Through a grant from the U.S. Department of Agriculture called the Great Lakes Restoration Initiative, SUFFP was able to purchase tree saplings to plant, including hickories, pecans, sugar maple, serviceberries, redbuds, persimmons and pawpaws. These trees will help protect the Onondaga Lake watershed in Syracuse’s Elmwood and South Side neighborhoods, Potteiger said.

SUFFP’s project with the grant, entitled Green Infrastructure: Infiltrating Water and Invigorating Neighborhoods, is expected to span multiple years and include various species of edible plants as part of the goal to protect the watershed.

The project will extend between Onondaga Community College’s campus and Syracuse’s Inner Harbor, according to Katherine Korba, an urban forestry professor at ESF and member of SUFFP. While the SUFFP focuses on the watershed as a whole, Saturday’s event focused on Elmwood Park, located along the edge of Corcoran High School.

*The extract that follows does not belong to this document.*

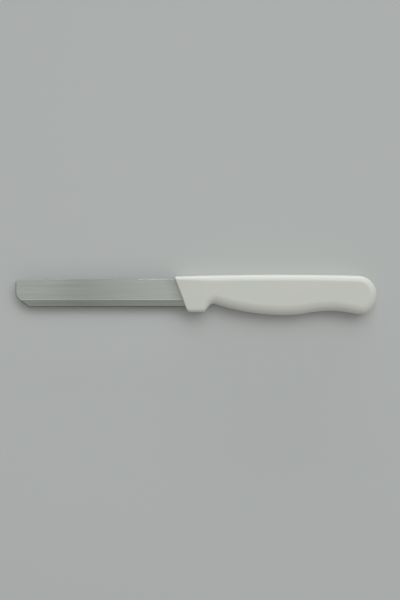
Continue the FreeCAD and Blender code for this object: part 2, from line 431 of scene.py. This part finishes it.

Ian Davis, a sophomore biochemistry major at ESF and member of SUFFP, said SUFFP’s tree-planting efforts allows people to gain independence in accessing food while navigating food deserts.

“In addition to just getting additional sources of food that don’t fluctuate with market costs, it’s also kind of rescuing that feeling of, ‘I can go out into the world and (get food) without having to spend an exorbitant sum of money,’” Davis said.

Maureen Curtin, a Syracuse resident and associate professor of English at SUNY Oswego, said she regularly forages mulberries in Elmwood and Onondaga Park with her daughter. Curtin said that while she believes foraging is a good way for people to spend more time outside, she understands that it does not solve Syracuse’s food desert problem entirely.

“(Foraging is) not a foolproof solution, you know, it’s not going to meet everyone’s needs,” she said. “But it puts people more in contact with the natural world around them.”

The Great Lakes Restorative Initiative funding for SUFFP will last for two more years, Potteiger said. He added that the organization will continue community planting events and also expand to promote animal ecology in the region.

“It’s part of a larger movement to look at edible ecologies and transforming urban infrastructure to create new ecological infrastructure that’s also edible and affordable,” Potteiger said.